Le Parti socialiste des travailleurs réclame depuis longtemps le retrait immédiat de toutes les forces US d’Afghanistan, de Syrie et d’autres régions du Moyen-Orient. Dans une déclaration intitulée « Solidarité avec les travailleurs de Syrie, » publiée dans le Militant en 2016, Alyson Kennedy, candidate à la présidence du parti, a affirmé : « Les travailleurs syriens ont besoin d’espace pour se mobiliser en action politique, apprendre dans la lutte, se transformer, de victimes en acteurs conscients de l’histoire. Toutes les forces impérialistes et capitalistes qui interviennent en Syrie aujourd’hui constituent des obstacles à ce cours. Nous nous opposons à l’implication des dirigeants américains dans la guerre en Syrie et en Irak et nous demandons à Washington, ses alliés et les autres pays, de Londres et Paris à Moscou, Ankara et Téhéran, de retirer immédiatement leurs avions de guerre, navires et troupes. »

Le rôle des dirigeants US dans la guerre en Syrie

Washington s’est appuyé sur les Unités de protection du peuple kurde (YPG) pour mener le combat sur le terrain afin de chasser l’État islamique de ses bastions syriens. Les dirigeants US ne voulaient pas payer le prix politique des morts et des blessés en déployant ses propres forces terrestres. À la place, ils ont fourni des armes et une couverture aérienne aux YPG et ont stationné leur petit déploiement de troupes dans des zones de l’est de la Syrie contrôlées par les YPG. Les Kurdes sont un peuple opprimé qui s’est battu pour ses droits nationaux contre les dirigeants d’Iran, d’Irak, de Turquie et de Syrie.

Pendant la guerre civile syrienne, les YPG ont créé une zone autonome kurde que le gouvernement syrien a promis de reprendre.

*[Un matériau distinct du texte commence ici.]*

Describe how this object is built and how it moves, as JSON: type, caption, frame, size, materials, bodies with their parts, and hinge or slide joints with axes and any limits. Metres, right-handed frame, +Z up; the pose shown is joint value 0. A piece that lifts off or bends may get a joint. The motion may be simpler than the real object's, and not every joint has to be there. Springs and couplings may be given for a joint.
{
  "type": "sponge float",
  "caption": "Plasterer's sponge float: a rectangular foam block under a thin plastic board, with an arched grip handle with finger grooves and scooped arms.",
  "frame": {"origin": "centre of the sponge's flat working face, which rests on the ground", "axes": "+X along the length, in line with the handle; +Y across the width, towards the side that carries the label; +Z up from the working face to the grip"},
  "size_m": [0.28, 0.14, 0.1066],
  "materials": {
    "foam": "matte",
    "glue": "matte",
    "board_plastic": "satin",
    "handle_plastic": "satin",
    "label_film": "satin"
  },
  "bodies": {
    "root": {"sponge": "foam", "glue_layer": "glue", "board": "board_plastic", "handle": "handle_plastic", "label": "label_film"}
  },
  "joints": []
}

Leur territoire se trouve à la frontière de la région à majorité kurde de la Turquie.

Ankara menace de faire la guerre aux Kurdes

Avec l’annonce du retrait de Trump, les YPG ont craint qu’elles seraient la cible d’attaques des dirigeants capitalistes de la Turquie. Le gouvernement du président turc Recep Tayyip Erdogan a rassemblé des troupes et des chars d’assaut à la frontière et a promis d’envahir la région et de détruire les YPG, craignant que leurs gains n’encouragent les Kurdes en Turquie à accroître leurs efforts pour y gagner l’autonomie.

Dans la foulée de l’annonce de l’administration Trump de la décision de se retirer, le gouvernement turc a dit qu’il allait suspendre sa menace d’attaquer les YPG. Près de 300 soldats du gouvernement syrien ont été déployés aux portes de Manbij vers la fin décembre, alors que les YPG ont appelé le gouvernement syrien à défendre la ville contre la menace d’assaut d’Ankara. Pour le moment, les avions et hélicoptères de combat de la coalition dirigée par les États-Unis continuent de survoler la région et le conseil militaire de Manbij, dirigé par les YPG, contrôle la ville.

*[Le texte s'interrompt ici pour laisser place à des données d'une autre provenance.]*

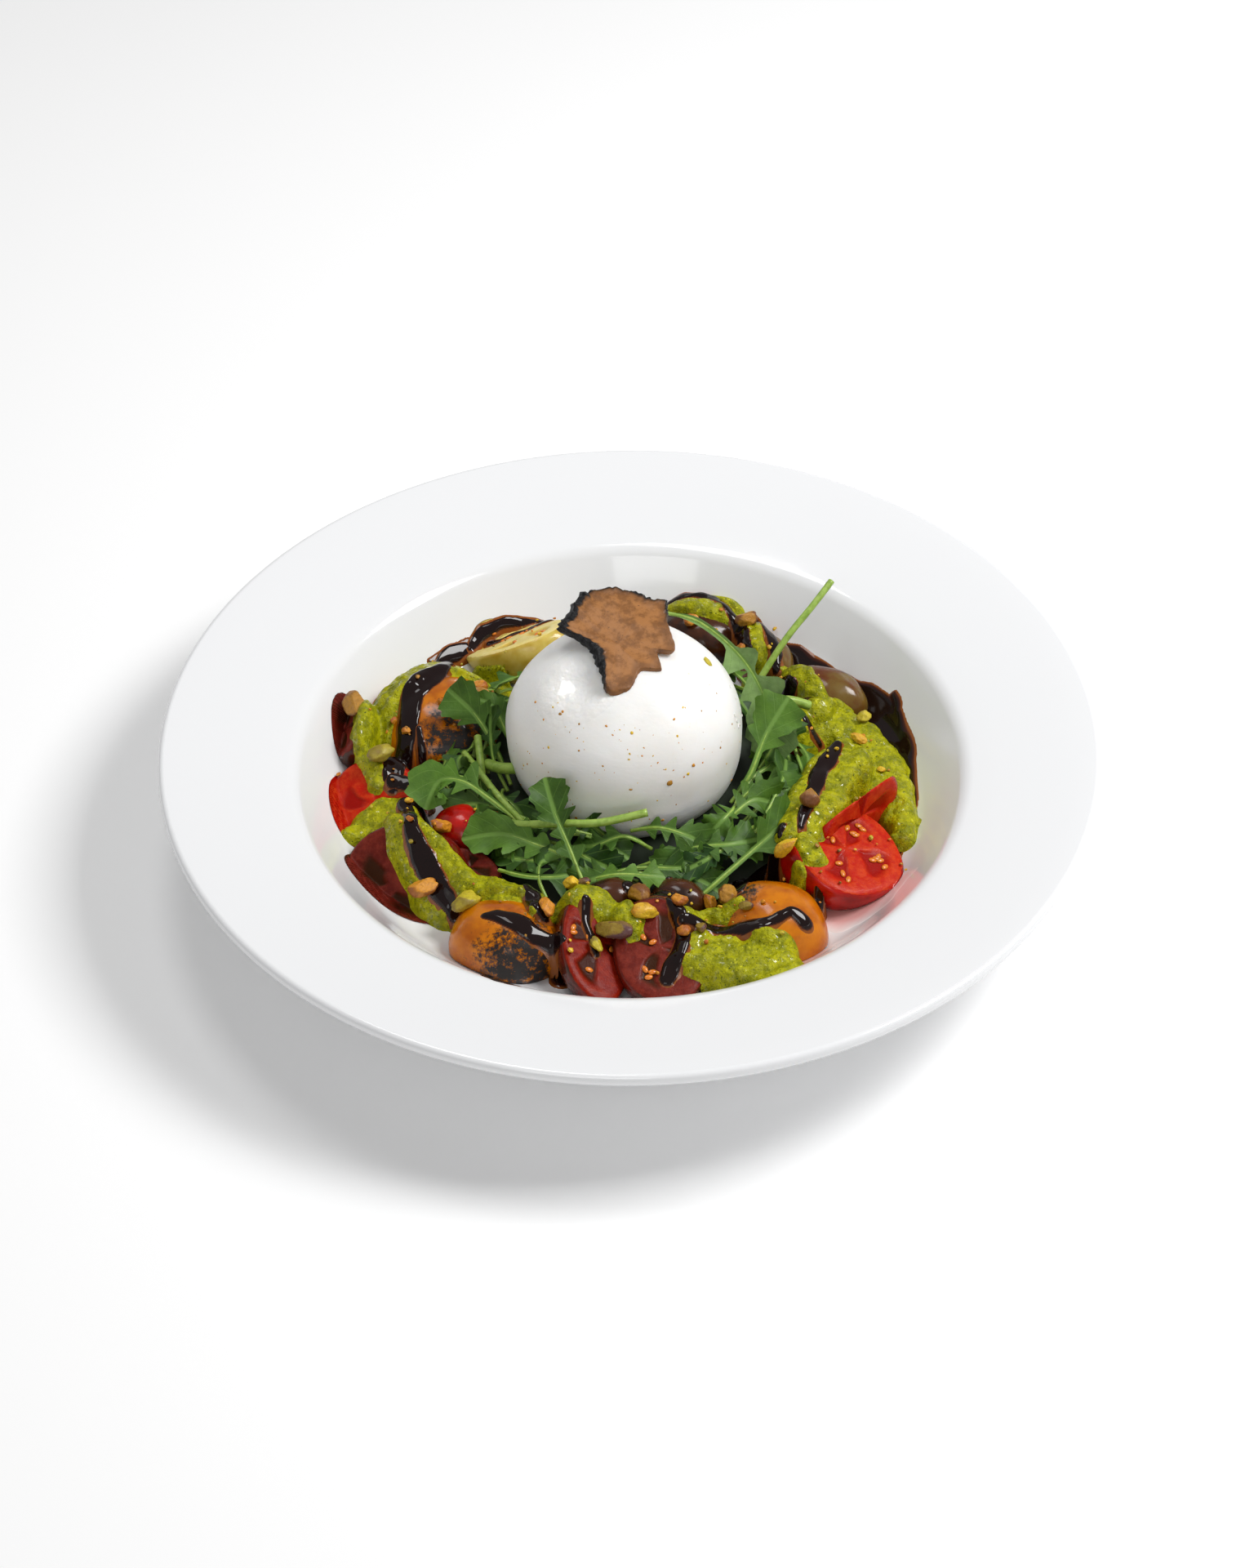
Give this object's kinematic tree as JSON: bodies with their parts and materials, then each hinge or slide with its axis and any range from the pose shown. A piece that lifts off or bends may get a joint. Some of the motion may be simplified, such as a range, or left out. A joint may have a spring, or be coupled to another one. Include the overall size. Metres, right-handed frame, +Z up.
{
  "type": "burrata salad on a plate",
  "caption": "Burrata on rocket in a wide-rimmed plate, ringed by cut tomatoes, pesto, balsamic and chopped pistachios, with a truffle slice on top.",
  "frame": {"origin": "on the table, under the middle of the plate", "axes": "+Z up; -Y is the front, the side with the wedges and the plum tomato; +X to the right, towards the red tomato half"},
  "size_m": [0.28, 0.28, 0.0711],
  "materials": {
    "porcelain": "gloss",
    "burrata": "satin",
    "truffle": "satin",
    "rocket": "satin",
    "pesto": "gloss",
    "balsamic": "gloss",
    "pistachio": "matte",
    "tomato_orange": "gloss",
    "tomato_yellow": "gloss",
    "tomato_red": "gloss",
    "tomato_plum": "gloss",
    "tomato_roast": "gloss",
    "tomato_olive": "gloss"
  },
  "bodies": {
    "root": {"burrata": "burrata", "pesto_back": "pesto", "pesto_front": "pesto", "pesto_front_left": "pesto", "pesto_front_right": "pesto", "pesto_left": "pesto", "pesto_right": "pesto", "pesto_right_outer": "pesto", "pesto_right_small": "pesto", "pistachio_01": "pistachio", "pistachio_02": "pistachio", "pistachio_03": "pistachio", "pistachio_04": "pistachio", "pistachio_05": "pistachio", "pistachio_06": "pistachio", "pistachio_07": "pistachio", "pistachio_08": "pistachio", "pistachio_09": "pistachio", "pistachio_10": "pistachio", "pistachio_11": "pistachio", "pistachio_12": "pistachio", "pistachio_13": "pistachio", "pistachio_14": "pistachio", "pistachio_15": "pistachio", "pistachio_16": "pistachio", "pistachio_17": "pistachio", "plate": "porcelain", "rocket_bed": "rocket", "tomato_dark_left": "tomato_plum", "tomato_olive_back": "tomato_olive", "tomato_olive_right": "tomato_olive", "tomato_orange_front": "tomato_orange", "tomato_orange_left": "tomato_orange", "tomato_orange_right": "tomato_orange", "tomato_pale_inner": "tomato_plum", "tomato_plum_front": "tomato_plum", "tomato_plum_left": "tomato_plum", "tomato_red_behind": "tomato_red", "tomato_red_inner": "tomato_red", "tomato_red_left": "tomato_red", "tomato_red_right": "tomato_red", "tomato_red_sliver": "tomato_red", "tomato_roast_back": "tomato_roast", "tomato_roast_front_left": "tomato_roast", "tomato_roast_front_right": "tomato_roast", "tomato_roast_right": "tomato_roast", "tomato_wedge_front": "tomato_plum", "tomato_yellow": "tomato_yellow", "truffle_slice": "truffle"}
  },
  "joints": []
}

L’administration américaine presse le régime turc de retirer ses menaces d’invasion et de prendre une plus grande responsabilité pour assurer la « stabilité » de la Syrie. Lorsque Trump a dit à Erdogan au téléphone qu’il comptait se retirer, il a dit, selon le Washington Post : « C’est à vous. »

Les 2000 soldats dont le retrait de Syrie a été annoncé par Washington ne sont pas nécessaires pour l’effort du gouvernement américain contre les dirigeants iraniens et leur influence militaire croissante. Le 1er janvier, Trump a envoyé son secrétaire d’État, Mike Pompeo, pour rencontrer le président israélien Benjamin Netanyahou dans le but de planifier une plus grande collaboration dans la région.

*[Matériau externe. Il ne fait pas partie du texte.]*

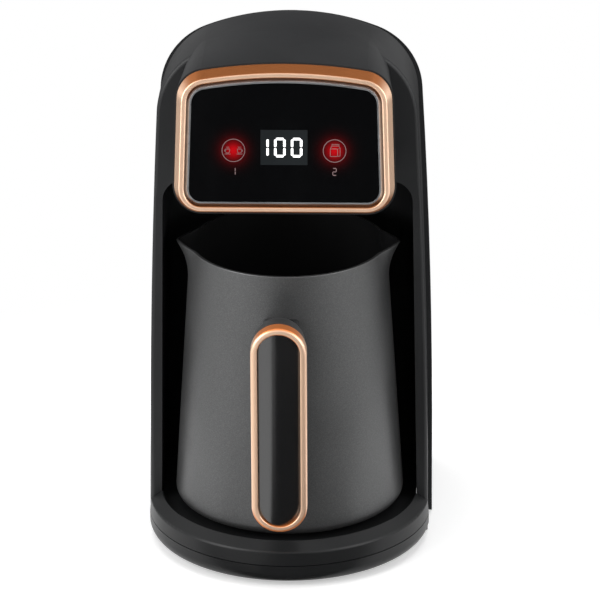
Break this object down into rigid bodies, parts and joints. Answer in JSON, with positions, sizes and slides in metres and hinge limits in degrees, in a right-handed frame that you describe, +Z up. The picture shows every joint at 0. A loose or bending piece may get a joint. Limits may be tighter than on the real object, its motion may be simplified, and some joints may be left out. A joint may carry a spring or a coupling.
{
  "type": "electric turkish coffee maker",
  "caption": "Arched electric coffee maker with a leaning touch panel over a heated recess, and a lift-out pot with pouring lips and an upright handle.",
  "frame": {"origin": "on the floor, under the middle of the whole object", "axes": "+Z up, +Y towards the back, +X to the right as the user sees it, the user on the -Y side"},
  "size_m": [0.1316, 0.165, 0.2423],
  "materials": {
    "shell_black": "gloss",
    "rear_black": "satin",
    "base_black": "satin",
    "inner_black": "matte",
    "rose_gold": "polished",
    "gunmetal": "satin",
    "panel_glass": "gloss",
    "print_grey": "matte",
    "window_grey": "satin",
    "digit_white": "lit",
    "red_light": "lit",
    "board_green": "satin",
    "component_black": "matte",
    "component_blue": "satin",
    "component_yellow": "satin",
    "terminal_green": "satin",
    "spring_steel": "satin",
    "screw_steel": "satin",
    "plate_metal": "cast",
    "element_steel": "satin",
    "shield_steel": "satin",
    "seal_rubber": "matte",
    "foot_rubber": "matte",
    "pot_steel": "satin",
    "handle_black": "gloss",
    "wire_insulation": "matte",
    "lens_dark": "gloss",
    "sensor_metal": "satin"
  },
  "bodies": {
    "machine": {"front_shell": "shell_black", "rear_shell": "rear_black", "shell_screws": "screw_steel", "cord_gland": "component_black", "gland_nut": "component_black", "sensor_cover": "inner_black", "boil_sensor_lens": "lens_dark", "boil_sensor_board": "board_green", "trim_ring": "rose_gold", "bezel": "gunmetal", "display_glass": "panel_glass", "panel_print": "print_grey", "display_module": "window_grey", "display_digits": "digit_white", "display_board": "board_green", "board_screws": "screw_steel", "indicator_lights": "red_light", "key_springs": "spring_steel", "buzzer": "component_black", "base_top": "base_black", "base_pan": "base_black", "base_screws": "screw_steel", "feet": "foot_rubber", "heating_plate": "plate_metal", "heating_element": "element_steel", "plate_seal": "seal_rubber", "heat_shield": "shield_steel", "shield_screws": "screw_steel", "thermal_fuse": "sensor_metal", "sensor_spring": "spring_steel", "power_board": "board_green", "relay": "component_blue", "transformer": "component_yellow", "capacitor": "component_black", "terminal_block": "terminal_green", "power_board_screws": "screw_steel", "heater_wires": "wire_insulation", "display_cable": "wire_insulation"},
    "pot": {"pot_vessel": "pot_steel", "pot_base_ring": "inner_black", "handle_body": "handle_black", "handle_ring": "rose_gold", "handle_insert": "handle_black", "handle_bracket": "screw_steel", "handle_neck": "handle_black", "handle_screw": "screw_steel"},
    "plate_sensor": {"sensor_cap": "sensor_metal"}
  },
  "joints": [
    {"name": "pot_lift_out", "type": "slide", "parent": "machine", "child": "pot", "axis": [0, -0.9563, 0.2924], "range_m": [0, 0.125]},
    {"name": "sensor_travel", "type": "slide", "parent": "machine", "child": "plate_sensor", "axis": [0, 0, 1], "range_m": [-0.0015, 0], "stiffness_N_per_m": 300, "springref_m": 0.002, "deforming": ["sensor_spring"]}
  ]
}
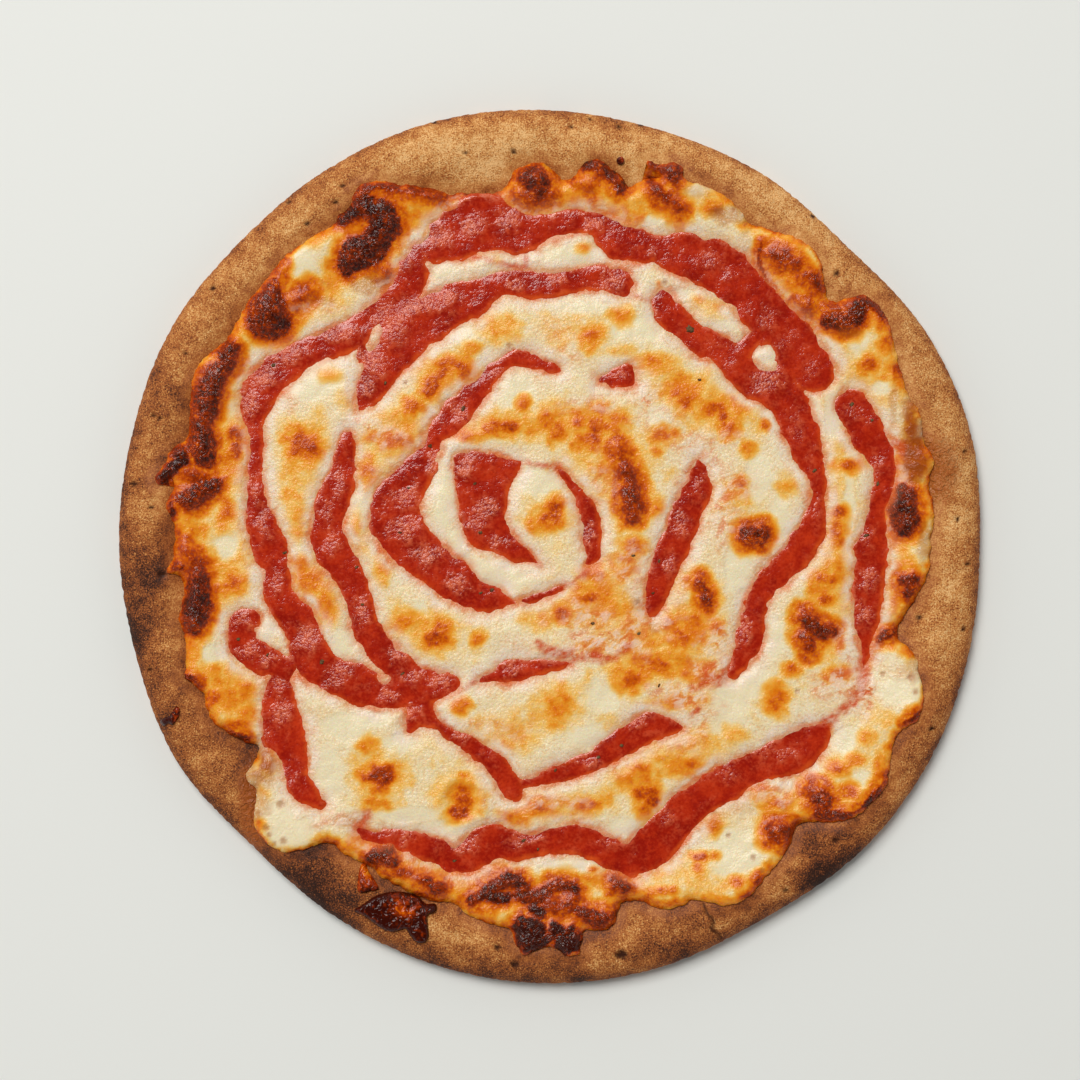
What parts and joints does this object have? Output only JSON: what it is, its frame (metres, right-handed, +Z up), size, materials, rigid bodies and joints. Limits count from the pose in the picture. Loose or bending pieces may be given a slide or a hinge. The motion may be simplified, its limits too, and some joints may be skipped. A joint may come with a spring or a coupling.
{
  "type": "cheese pizza",
  "caption": "Whole uncut cheese pizza: round thin crust with a low raised rim, browned melted cheese and curved strokes of tomato sauce.",
  "frame": {"origin": "middle of the base, on the surface that the pizza lies on", "axes": "+Z up, +Y towards the top of the picture, +X towards its right"},
  "size_m": [0.3007, 0.305, 0.0134],
  "materials": {
    "crust": "baked bread crust, matt, speckled with darker grains, browned at its edge",
    "cheese": "melted cheese, satin to greasy, cream with toasted and burnt blisters",
    "sauce": "cooked tomato sauce, wet sheen over fine pulp, with herb flecks",
    "burnt_cheese": "burnt cheese, dark mahogany, wrinkled and glossy"
  },
  "bodies": {
    "root": {"crust": "crust", "cheese": "cheese", "sauce_network": "sauce", "sauce_right": "sauce", "sauce_bottom": "sauce", "sauce_ring": "sauce", "sauce_arc": "sauce", "sauce_bar": "sauce", "sauce_dash": "sauce", "sauce_dab": "sauce", "sauce_heart": "sauce", "burnt_shard": "burnt_cheese"}
  },
  "joints": []
}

« La campagne contre l’État islamique continue, nos efforts pour contrer l’agression iranienne continuent et notre engagement pour la stabilité du Moyen-Orient et la protection d’Israël continue de la même manière, » a promis Pompeo à Netanyahou.

Quelques jours après l’annonce du retrait des troupes, le 25 décembre, les dirigeants israéliens ont bombardé un entrepôt d’armes contrôlé par la garde révolutionnaire iranienne près de Damas, la capitale syrienne.

Et les dirigeants américains réussissent à forcer leurs rivaux capitalistes à suivre leurs sanctions croissantes contre l’Iran, qui ont grandement affecté les exportations pétrolières du pays. La hausse subséquente des prix des produits de base a frappé de plein fouet les travailleurs.

Au sein de sa propre administration, des voix s’élèvent, parmi ceux qui sont en désaccord avec son cours général, contre l’annonce du retrait par le président. Le secrétaire de la Défense James Mattis a démissionné.

Le sénateur républicain Lindsey Graham a aussi dénoncé ce projet en affirmant que c’est un « gros cadeau » à Téhéran et aux dirigeants iraniens qui tentent d’étendre leur influence.

Trump a apaisé certains de ces détracteurs en affirmant que le retrait des États-Unis se ferait « lentement », qu’il prendrait au moins quatre mois, pour assurer que ce soit fait de manière « calme et ordonnée. » Après avoir rencontré Trump le 30 décembre, Lindsay Graham a retiré ses critiques.

Autant l’administration que ses adversaires qui demandent plus d’intervention militaire directe défendent les intérêts prédateurs des dirigeants capitalistes américains.